À l'heure où, aux États-Unis comme ailleurs, le rouleau compresseur conservateur tente d'écraser le droit même à exister des individus marginalisés, la biennale imaginée par les commissaires Chrissie Iles et Meg Onli expose la fluidité et la porosité qui nous constituent, évitant avec justesse la lourdeur d'un art trop littéral. Bien au contraire, la manifestation qui réunit sur quatre étages du musée 71 artistes et collectifs (dont 25 inclus dans une programmation de films, visibles sur le site Mubi, et cinq de performances), emporte par la légèreté et la diversité des formes, dans un parcours aéré qui laisse respirer les œuvres et rend sa place à la contemplation. Et c'est le plus souvent dans les interstices que surgit le sens, autant dans les œuvres abstraites que les plus narratives. Sous la surface – peaux, strates, pellicules – et sous les marques laissées sur les êtres, sur la nature ou dans l'architecture, il y a ce qu'il reste des choses, ce qui court au-dessous et relie.
Révélations
En préambule, l'installation Afferent Nerves de P. Staff, artiste britannique installée à Los Angeles, met le visiteur en état d'alerte. Suspendu à mi-hauteur, un filet électrifié grésillant coupe en deux l'espace jaune pissenlit, sur lequel se détache en grande largeur un portrait au bleu de l'artiste, le visage plongé dans la main. La structure légère pèse sur le spectateur : le cerveau et ses « nerfs sensitifs » y reconnaissent plus ou moins consciemment une menace d'enfermement, voire de sévices. Troublés d'entrée de jeu, nous voilà confrontés à l'impermanence des choses. Les peaux d'acrylique, peintures sans support de l'Africaine-Américaine Suzanne Jackson, 80 ans, sont suspendues dans l'incertitude. La surface est également saisie dans ses métamorphoses dans la magistrale installation de Lotus L. Kang. L'artiste canadienne crée un labyrinthe de pellicules photographiques monumentales dont la teinte, entre obscurcissement et révélation, évolue au fil du temps.

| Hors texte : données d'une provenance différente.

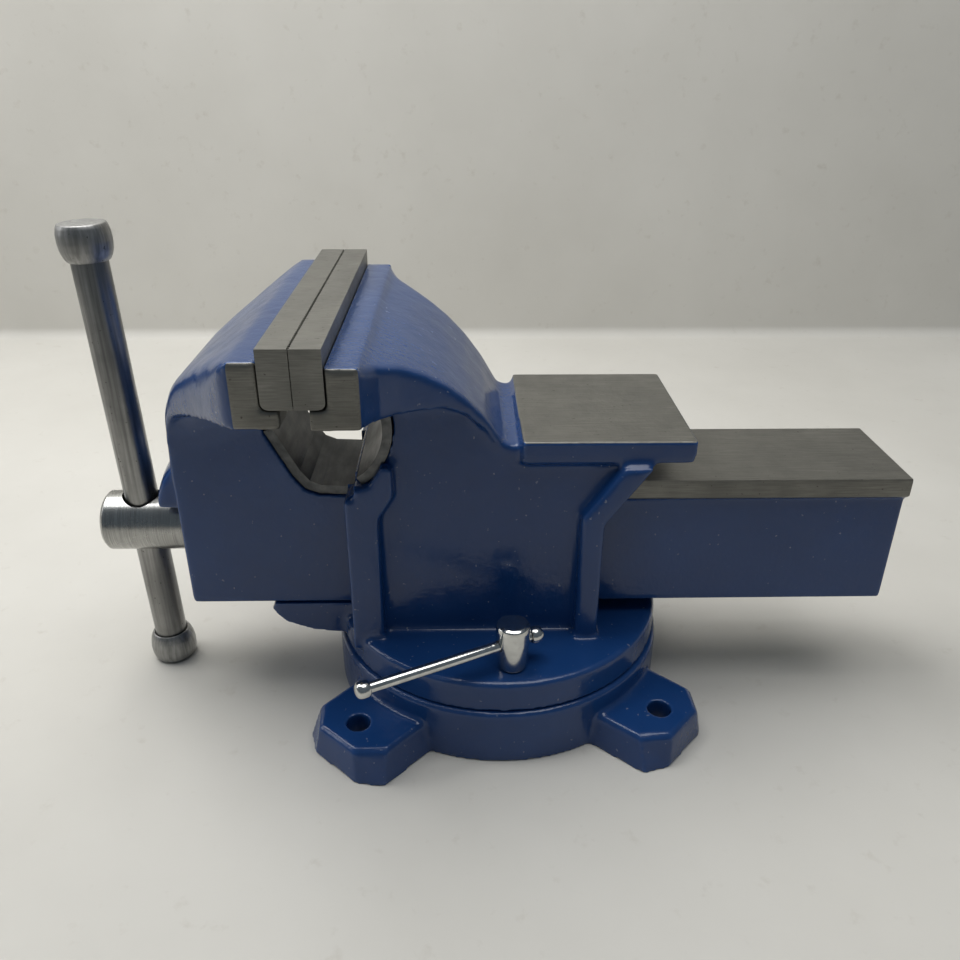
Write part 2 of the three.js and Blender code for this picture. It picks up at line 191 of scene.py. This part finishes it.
def make_casting():
    t = Tree("enamelled_casting")
    # enamel: deep blue with slow tonal drift, painted highlights on convex edges, painted shade in creases, orange peel
    # and small sags
    drift = t.noise(9.0, 4.0, 0.6)
    peel = t.noise(520.0, 2.0, 0.5)
    lump = t.noise(70.0, 3.0, 0.55)
    sag = t.noise(1.0, 3.0, 0.6, (150, 150, 45))
    blue = t.ramp(drift, [(0.25, (0.0068, 0.034, 0.125)), (0.55, (0.0092, 0.045, 0.160)), (0.8, (0.013, 0.058, 0.200))])
    geo = t.n("ShaderNodeNewGeometry")
    # painted highlight: convex edges (high pointiness) are lightened towards a pale blue
    edge = t.span(geo.outputs["Pointiness"], 0.515, 0.60, 0.0, 0.42)
    blue = t.mix(edge, blue, (0.06, 0.15, 0.40))
    # painted shade: concave creases and corners (low pointiness) are darkened towards a near-black blue, standing in
    # for ambient occlusion
    crease_shade = t.span(geo.outputs["Pointiness"], 0.485, 0.42, 0.0, 0.45)
    blue = t.mix(crease_shade, blue, (0.004, 0.009, 0.03))
    pits = t.noise(330.0, 2.0, 0.5)
    blue = t.mix(t.span(pits, 0.72, 0.75, 0.0, 0.75), blue, (0.17, 0.20, 0.27))
    # bare machined faces, marked by the mesh
    at = t.n("ShaderNodeAttribute", attribute_name="machined", attribute_type="GEOMETRY")
    mask = t.span(at.outputs["Fac"], 0.46, 0.54, 0.0, 1.0)
    bare, fine, cloud = steel_nodes(t, (60, 1500, 1500), (0.155, 0.151, 0.136), (0.245, 0.24, 0.216))
    t.link(t.mix(mask, blue, bare), t.p.inputs["Base Color"])
    t.link(t.fmix(mask, 0.0, 0.85), t.p.inputs["Metallic"])
    rb = t.span(cloud, 0.3, 0.7, 0.34, 0.5)
    rp = t.span(lump, 0.3, 0.7, 0.13, 0.27)
    t.link(t.fmix(mask, rp, rb), t.p.inputs["Roughness"])
    drip = t.noise(1.0, 2.0, 0.5, (260, 260, 90))
    near_edge = t.span(geo.outputs["Pointiness"], 0.512, 0.56, 0.0, 1.0)
    runs = t.n("ShaderNodeMath", operation="MULTIPLY")
    t.link(drip, runs.inputs[0])
    t.link(near_edge, runs.inputs[1])
    t.bump([(peel, 0.42, 0.00017), (lump, 0.55, 0.0008), (sag, 0.2, 0.0006), (runs.outputs[0], 0.5, 0.0012)])
    return t.m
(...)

Les mutations de la matière font écho à celles du corps et de la mémoire. Les strates du cube massif de Paloma Blanca Deja Volar (La blanche colombe s'est envolée) d'Eddie Rodolfo Aparicio, ont capturé des ailes d'oiseaux, pierres volcaniques et objets collectés autour de l'atelier de l'artiste à Los Angeles. Mais aussi des documents sur les massacres perpétrés dans les années 1930 par le gouvernement militaire salvadorien contre les populations autochtones. Dans la durée, la résine d'ambre (élément instable connu pour ses vertus thérapeutiques) gonfle et se rétracte : comme dans un corps marqué de souvenirs, les éléments se déplacent dans l'archive vivante, voire s'en échappent.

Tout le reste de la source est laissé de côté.